Wie man die Vielfalt zu erklären hat, ist ein vieldiskutiertes Problem. Die einen postulieren einen – wenn auch nur annäherungsweise zu erreichenden – Urtext, von dem ausgehend sich die Vielfalt entwickelt
habe. Andere dagegen denken an unabhängig voneinander entstandene Texttraditionen. (S. 156)

Ein weiteres Problem hatte ich beim Lesen mit dem Wiederaufleben der
Graf’schen Hypothese „lex post prophetas“, in Kratz Worten:

In der literatur- und theologiegeschichtlichen Entwicklung folgte das Gesetz auf die Propheten und hat diese zur Voraussetzung. (S. 132)

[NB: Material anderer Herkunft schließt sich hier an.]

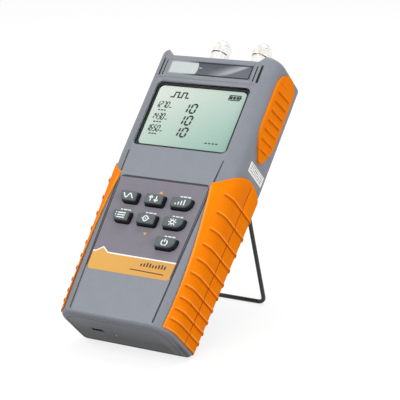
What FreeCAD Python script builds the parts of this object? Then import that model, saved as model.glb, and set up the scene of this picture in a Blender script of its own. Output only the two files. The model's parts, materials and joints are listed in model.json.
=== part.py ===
"""Hand-held optical power meter leaning on its wire bail.

The instrument is modelled lying flat: X runs across the case, Y up its length
from the lower end, and Z out of the face, whose surface is at Z = 0. Every
sub-part is then leaned back by one placement, so that the lower rear edge of
the case and the foot of the wire bail stand on the floor. Millimetres.
"""
import FreeCAD
import Part
import Sketcher
import math
import os
import re

from FreeCAD import Placement, Rotation, Vector

# Driving sizes: one spreadsheet cell each, in millimetres unless named otherwise.
SIZES = {
    # case
    "case_length": 171.5,
    "case_depth": 37.5,
    "half_width": 41.0,
    "foot_half_width": 36.3,
    "taper_length": 105.0,
    "front_radius": 12.0,
    "rear_radius": 4.0,
    "end_radius": 2.6,
    "horn_height": 5.4,
    "horn_root": 30.0,
    "horn_slope": 4.5,
    "horn_radius": 2.0,
    "wall": 2.2,
    "foot_wall": 3.4,
    "top_wall": 3.0,
    "parting_depth": 21.5,
    "panel_gap": 0.15,
    # soft grips on the lower half and leaf-shaped pads on the upper half
    "grip_proud": 0.9,
    "grip_seat": 0.8,
    "grip_start": 2.6,
    "grip_crown_drop": 1.4,
    "grip_crown": "=taper_length - grip_crown_drop",
    "grip_front_drop": 17.0,
    "grip_front_end": "=taper_length - grip_front_drop",
    "grip_rear_drop": 9.0,
    "grip_rear_end": "=taper_length - grip_rear_drop",
    "grip_edge_foot": 32.6,
    "grip_edge_middle": 33.6,
    "grip_edge_top": 30.2,
    "seam_depth_line": 22.0,
    "seam_width": 0.5,
    "seam_foot": 9.0,
    "rib_count": 10.0,
    "rib_first_drop": 18.6,
    "rib_first": "=taper_length - rib_first_drop",
    "rib_pitch": 11.3,
    "rib_pitch_ratio": 0.93,
    "rib_width": 1.2,
    "rib_height": 0.6,
    "rib_front_line": 3.4,
    "pad_tip_rise": 9.3,
    "pad_tip": "=taper_length + pad_tip_rise",
    "pad_tip_depth": 20.8,
    "pad_shoulder_rise": 13.7,
    "pad_shoulder": "=pad_tip + pad_shoulder_rise",
    "pad_front_line": 8.9,
    "pad_top": 174.4,
    "pad_rear_line": 30.2,
    "pad_rear_shoulder_rise": 15.6,
    "pad_rear_shoulder": "=pad_tip + pad_rear_shoulder_rise",
    "pad_tip_radius": 3.0,
    "pad_side_radius": 20.0,
    "pad_top_front_radius": 12.0,
    "pad_top_rear_radius": 8.5,
    "pad_rib_count": 8.0,
    "pad_rib_first": 163.5,
    "pad_rib_pitch": 6.2,
    "pad_rib_width": 1.0,
    "pad_rib_margin": 3.2,
    "pad_rib_slant": 8.4,
    # display
    "display_half_width": 31.3,
    "display_low_rise": 4.1,
    "display_low": "=taper_length + display_low_rise",
    "display_high": 153.7,
    "display_radius": 3.5,
    "window_inset": 0.9,
    "window_thickness": 1.0,
    "mask_border": 2.0,
    "brow_height": 2.7,
    "brow_depth": 0.5,
    "lcd_thickness": 2.6,
    # name strip with the short grooves beside it, and the long face grooves
    "name_half_width": 27.6,
    "name_low": 158.8,
    "name_high": 168.3,
    "name_recess": 0.9,
    "name_thickness": 0.7,
    "name_radius": 0.8,
    "groove_width": 0.7,
    "groove_depth": 0.5,
    "groove_inset": 10.1,
    "groove_foot": 3.2,
    "short_groove_inner": 30.2,
    "short_groove_pitch": 2.6,
    "short_groove_depth": 1.3,
    # keypad
    "keypad_low": 28.1,
    "keypad_high": 88.8,
    "keypad_half_low": 27.3,
    "keypad_half_high": 29.7,
    "keypad_recess": 0.8,
    "keypad_radius": 3.0,
    "overlay_thickness": 0.6,
    "key_height": 7.2,
    "key_row_top": 74.3,
    "key_row_pitch": 12.65,
    "key_left": -17.0,
    "key_middle": -0.2,
    "key_right": 17.3,
    "key_left_width": 11.6,
    "key_middle_width": 12.4,
    "key_right_width": 13.2,
    "key_proud": 3.4,
    "key_gap": 0.3,
    "key_radius": 1.2,
    "key_cut_radius": 4.6,
    "key_edge_radius": 0.5,
    "key_flange": 0.8,
    "key_flange_margin": 0.9,
    "key_play": 0.1,
    "key_travel": 1.0,
    "switch_width": 4.5,
    "switch_height": 3.4,
    "switch_base_height": 2.38,
    "switch_room": 0.1,
    # backlight and boards
    "backlight_rim": 0.6,
    "board_half_width": 32.0,
    "board_low": 20.0,
    "board_high": 157.0,
    "board_thickness": 1.6,
    "post_radius": 3.0,
    "post_side": 30.0,
    "post_low": 40.0,
    "post_high": 140.0,
    # battery compartment
    "cell_radius": 7.1,
    "cell_length": 49.3,
    "cell_cap_radius": 2.7,
    "cell_cap_length": 1.2,
    "cell_pitch": 14.5,
    "cell_room": 0.3,
    "bay_low": 35.0,
    "bay_length": 56.5,
    "bay_half_width": 22.2,
    "bay_wall": 1.8,
    "bay_roof": 1.8,
    "contact_thickness": 0.4,
    "contact_width": 9.0,
    "spring_radius": 3.2,
    "cover_half_width": 24.0,
    "cover_bed_rim": 1.5,
    "cover_low": 32.2,
    "cover_high": 102.0,
    "cover_thickness": 2.0,
    "cover_radius": 2.5,
    "cover_grips": 4.0,
    "cover_grip_pitch": 3.0,
    "cover_screw_place": 97.0,
    # wire bail
    "wire_radius": 1.3,
    "bail_half_width": 27.4,
    "bail_pivot": 110.2,
    "bail_pivot_depth": 35.5,
    "bail_leg": 83.1,
    "bail_pin_end": 22.6,
    "bail_bend": 4.0,
    "bail_pin_bend": 1.6,
    "bail_finger_room": 2.0,
    "bail_open_angle": 60.7,
    "bail_clearance": 0.35,
    "pin_clearance": 0.06,
    "bail_bed": 1.9,
    "ear_length": 12.0,
    # screws
    "screw_radius": 1.3,
    "screw_head_radius": 2.6,
    "screw_head_height": 1.8,
    "screw_sink": 0.6,
    "thread_depth": 14.0,
    "screw_length": 20.0,
    "cover_screw_length": 7.0,
    "cover_screw_head": 1.0,
    "screw_slot": 0.6,
    "screw_end_room": 1.5,
    "boss_radius": 3.6,
    "screw_high_side": 27.0,
    "screw_high_place": 163.0,
    "screw_low_side": 28.5,
    "screw_low_place": 12.5,
    # top panel and optical ports
    "top_panel_half_width": 27.0,
    "top_panel_front": 5.5,
    "top_panel_rear": 33.5,
    "top_panel_thickness": 1.6,
    "top_panel_ledge": 2.0,
    "port_side": 14.0,
    "port_depth": 25.0,
    "port_flange_width": 17.0,
    "port_flange_depth": 10.0,
    "port_flange_height": 1.6,
    "port_flange_flat": 0.2,
    "port_screw_side": 6.4,
    "port_barrel_radius": 4.0,
    "port_barrel_height": 11.0,
    "port_collar_radius": 4.8,
    "port_collar_height": 1.6,
    "port_sleeve_radius": 1.26,
    "port_tail_radius": 3.5,
    "port_tail_length": 9.0,
    "detector_radius": 4.6,
    "detector_length": 6.0,
    "port_screw_radius": 1.0,
    "port_screw_head": 1.5,
    "cap_height": 23.9,
    "cap_skirt_radius": 5.2,
    "cap_skirt_height": 14.8,
    "cap_ring_radius": 5.9,
    "cap_ring_height": 5.2,
    "cap_top_radius": 3.4,
    "cap_crown_radius": 0.7,
    "cap_fit": 0.08,
    # lower end: panel, charging socket, lamp and the small board that carries them
    "end_inset": 4.0,
    "end_panel_thickness": 1.6,
    "end_panel_ledge": 2.0,
    "end_panel_radius": 5.0,
    "end_panel_front_radius": 8.5,
    "socket_side": -16.7,
    "socket_depth": 18.7,
    "socket_width": 7.5,
    "socket_height": 3.0,
    "socket_shell": 0.35,
    "socket_length": 8.0,
    "socket_gap": 0.25,
    "lamp_side": -5.9,
    "lamp_depth": 22.0,
    "lamp_radius": 1.1,
    "lamp_gap": 0.2,
    "lamp_block": 3.2,
    "lamp_block_length": 5.0,
    "port_board_left": -24.0,
    "port_board_right": -2.0,
    "port_board_length": 12.0,
    "port_board_thickness": 1.2,
    "port_post_radius": 2.0,
    # label on the right side wall
    "label_rise": 2.4,
    "label_low": "=taper_length + label_rise",
    "label_width": 6.5,
    "label_high": "=label_low + label_width",
    "label_front": 13.0,
    "label_rear": 32.3,
    "label_thickness": 0.15,
    # cutting tools: how far they reach from the middle, and past the piece they cut
    "tool_reach": 60.0,
    "tool_spare": 20.0,
}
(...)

Wird hier (z.B. auf der S. 21) nicht die von Kratz selbst für absolut
notwendig erachtete Differenzierung von Propheten und Prophetenbüchern
unterlaufen? Denn woher kommt angesichts der oben geschilderten
Schwierigkeiten die Gewissheit, dass die allfälligen Vorstufen der
prophetischen Literatur älter sind als die entsprechenden Vorstufen der
Tora?

Und zu guter Letzt: Was bringen die hypothetischen Rekonstruktionsversuche, mit denen versucht wird hinter einen Text zu gelangen, den „wir (primär) als historisches Zeugnis“ (S. 161) verstehen sollen? Diese „konsequente Historisierung“ (S. 198) soll ernsthaft zu
einer Verständigung zwischen Judentum, Christentum und Islam führen (S.
198)? Ich habe da meine Zweifel.

So bleibt für mich folgendes Resümee: Das Buch ist ein ehrliches und
ernsthaftes Zeugnis über den aktuellen Stand einer Forschungsrichtung,
deren Aporien an allen Ecken und Enden mit Händen zu greifen sind.

Reinhard Gregor Kratz: Die Propheten der Bibel. Geschichte und Wirkung.